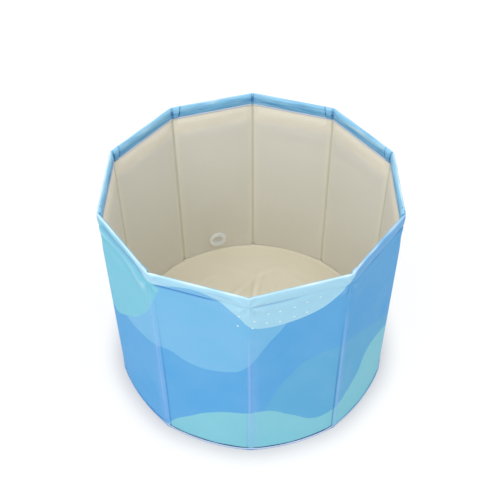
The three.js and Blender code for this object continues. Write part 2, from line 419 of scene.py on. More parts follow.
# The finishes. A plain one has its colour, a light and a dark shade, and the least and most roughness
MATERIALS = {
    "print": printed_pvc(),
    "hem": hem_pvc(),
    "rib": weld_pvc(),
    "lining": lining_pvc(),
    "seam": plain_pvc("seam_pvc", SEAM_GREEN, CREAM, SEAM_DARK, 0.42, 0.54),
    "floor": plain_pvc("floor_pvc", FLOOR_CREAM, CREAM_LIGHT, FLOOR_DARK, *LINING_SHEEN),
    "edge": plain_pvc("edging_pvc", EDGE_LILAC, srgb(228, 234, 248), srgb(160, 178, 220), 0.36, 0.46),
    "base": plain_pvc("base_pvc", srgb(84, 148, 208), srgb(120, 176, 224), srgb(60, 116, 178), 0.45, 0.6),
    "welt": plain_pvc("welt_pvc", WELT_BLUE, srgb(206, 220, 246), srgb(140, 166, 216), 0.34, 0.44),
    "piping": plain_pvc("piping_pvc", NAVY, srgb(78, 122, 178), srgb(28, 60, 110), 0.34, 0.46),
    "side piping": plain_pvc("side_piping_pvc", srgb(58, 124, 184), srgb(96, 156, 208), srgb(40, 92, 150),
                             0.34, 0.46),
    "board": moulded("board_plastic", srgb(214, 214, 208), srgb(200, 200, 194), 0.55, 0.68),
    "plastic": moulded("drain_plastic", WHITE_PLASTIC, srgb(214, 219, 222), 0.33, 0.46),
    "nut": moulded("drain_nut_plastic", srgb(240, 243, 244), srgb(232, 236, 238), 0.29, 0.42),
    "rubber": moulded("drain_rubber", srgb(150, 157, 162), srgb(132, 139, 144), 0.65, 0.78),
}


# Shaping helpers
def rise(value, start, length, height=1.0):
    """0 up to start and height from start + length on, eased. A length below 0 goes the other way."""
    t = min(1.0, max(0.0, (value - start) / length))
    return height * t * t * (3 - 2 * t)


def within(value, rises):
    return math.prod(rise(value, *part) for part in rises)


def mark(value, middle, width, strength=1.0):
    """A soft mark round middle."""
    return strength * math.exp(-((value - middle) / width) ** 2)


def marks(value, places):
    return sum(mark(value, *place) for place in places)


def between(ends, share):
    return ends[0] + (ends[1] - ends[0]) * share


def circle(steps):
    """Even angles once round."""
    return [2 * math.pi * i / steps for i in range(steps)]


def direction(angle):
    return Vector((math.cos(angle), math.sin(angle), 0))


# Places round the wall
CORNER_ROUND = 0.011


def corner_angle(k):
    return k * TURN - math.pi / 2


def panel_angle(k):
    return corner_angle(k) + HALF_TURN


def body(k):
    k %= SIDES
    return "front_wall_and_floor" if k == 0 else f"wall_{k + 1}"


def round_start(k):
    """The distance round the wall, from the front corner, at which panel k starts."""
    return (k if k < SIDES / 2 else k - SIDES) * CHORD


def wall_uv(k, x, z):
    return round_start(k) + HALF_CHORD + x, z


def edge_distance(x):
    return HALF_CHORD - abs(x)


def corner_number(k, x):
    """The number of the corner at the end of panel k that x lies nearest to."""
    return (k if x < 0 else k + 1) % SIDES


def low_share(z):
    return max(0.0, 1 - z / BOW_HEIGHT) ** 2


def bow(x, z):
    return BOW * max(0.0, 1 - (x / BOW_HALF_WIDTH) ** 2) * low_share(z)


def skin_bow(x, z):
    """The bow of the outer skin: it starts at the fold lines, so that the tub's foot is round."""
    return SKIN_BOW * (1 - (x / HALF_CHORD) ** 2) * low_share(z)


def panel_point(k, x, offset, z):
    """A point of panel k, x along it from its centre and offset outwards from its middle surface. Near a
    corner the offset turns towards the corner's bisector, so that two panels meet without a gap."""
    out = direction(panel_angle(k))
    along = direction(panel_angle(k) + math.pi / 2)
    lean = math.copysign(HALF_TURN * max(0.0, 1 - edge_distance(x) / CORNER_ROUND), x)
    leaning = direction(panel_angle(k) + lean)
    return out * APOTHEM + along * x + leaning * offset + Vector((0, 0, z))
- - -
▶ **Task brief**: Write out the material from the first line to the last, exactly.

▶ **Solved problem**:
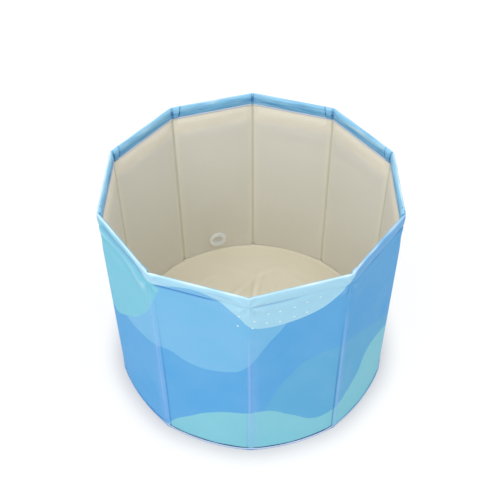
The three.js and Blender code for this object continues. Write part 2, from line 419 of scene.py on. More parts follow.
# The finishes. A plain one has its colour, a light and a dark shade, and the least and most roughness
MATERIALS = {
    "print": printed_pvc(),
    "hem": hem_pvc(),
    "rib": weld_pvc(),
    "lining": lining_pvc(),
    "seam": plain_pvc("seam_pvc", SEAM_GREEN, CREAM, SEAM_DARK, 0.42, 0.54),
    "floor": plain_pvc("floor_pvc", FLOOR_CREAM, CREAM_LIGHT, FLOOR_DARK, *LINING_SHEEN),
    "edge": plain_pvc("edging_pvc", EDGE_LILAC, srgb(228, 234, 248), srgb(160, 178, 220), 0.36, 0.46),
    "base": plain_pvc("base_pvc", srgb(84, 148, 208), srgb(120, 176, 224), srgb(60, 116, 178), 0.45, 0.6),
    "welt": plain_pvc("welt_pvc", WELT_BLUE, srgb(206, 220, 246), srgb(140, 166, 216), 0.34, 0.44),
    "piping": plain_pvc("piping_pvc", NAVY, srgb(78, 122, 178), srgb(28, 60, 110), 0.34, 0.46),
    "side piping": plain_pvc("side_piping_pvc", srgb(58, 124, 184), srgb(96, 156, 208), srgb(40, 92, 150),
                             0.34, 0.46),
    "board": moulded("board_plastic", srgb(214, 214, 208), srgb(200, 200, 194), 0.55, 0.68),
    "plastic": moulded("drain_plastic", WHITE_PLASTIC, srgb(214, 219, 222), 0.33, 0.46),
    "nut": moulded("drain_nut_plastic", srgb(240, 243, 244), srgb(232, 236, 238), 0.29, 0.42),
    "rubber": moulded("drain_rubber", srgb(150, 157, 162), srgb(132, 139, 144), 0.65, 0.78),
}


# Shaping helpers
def rise(value, start, length, height=1.0):
    """0 up to start and height from start + length on, eased. A length below 0 goes the other way."""
    t = min(1.0, max(0.0, (value - start) / length))
    return height * t * t * (3 - 2 * t)


def within(value, rises):
    return math.prod(rise(value, *part) for part in rises)


def mark(value, middle, width, strength=1.0):
    """A soft mark round middle."""
    return strength * math.exp(-((value - middle) / width) ** 2)


def marks(value, places):
    return sum(mark(value, *place) for place in places)


def between(ends, share):
    return ends[0] + (ends[1] - ends[0]) * share


def circle(steps):
    """Even angles once round."""
    return [2 * math.pi * i / steps for i in range(steps)]


def direction(angle):
    return Vector((math.cos(angle), math.sin(angle), 0))


# Places round the wall
CORNER_ROUND = 0.011


def corner_angle(k):
    return k * TURN - math.pi / 2


def panel_angle(k):
    return corner_angle(k) + HALF_TURN


def body(k):
    k %= SIDES
    return "front_wall_and_floor" if k == 0 else f"wall_{k + 1}"


def round_start(k):
    """The distance round the wall, from the front corner, at which panel k starts."""
    return (k if k < SIDES / 2 else k - SIDES) * CHORD


def wall_uv(k, x, z):
    return round_start(k) + HALF_CHORD + x, z


def edge_distance(x):
    return HALF_CHORD - abs(x)


def corner_number(k, x):
    """The number of the corner at the end of panel k that x lies nearest to."""
    return (k if x < 0 else k + 1) % SIDES


def low_share(z):
    return max(0.0, 1 - z / BOW_HEIGHT) ** 2


def bow(x, z):
    return BOW * max(0.0, 1 - (x / BOW_HALF_WIDTH) ** 2) * low_share(z)


def skin_bow(x, z):
    """The bow of the outer skin: it starts at the fold lines, so that the tub's foot is round."""
    return SKIN_BOW * (1 - (x / HALF_CHORD) ** 2) * low_share(z)


def panel_point(k, x, offset, z):
    """A point of panel k, x along it from its centre and offset outwards from its middle surface. Near a
    corner the offset turns towards the corner's bisector, so that two panels meet without a gap."""
    out = direction(panel_angle(k))
    along = direction(panel_angle(k) + math.pi / 2)
    lean = math.copysign(HALF_TURN * max(0.0, 1 - edge_distance(x) / CORNER_ROUND), x)
    leaning = direction(panel_angle(k) + lean)
    return out * APOTHEM + along * x + leaning * offset + Vector((0, 0, z))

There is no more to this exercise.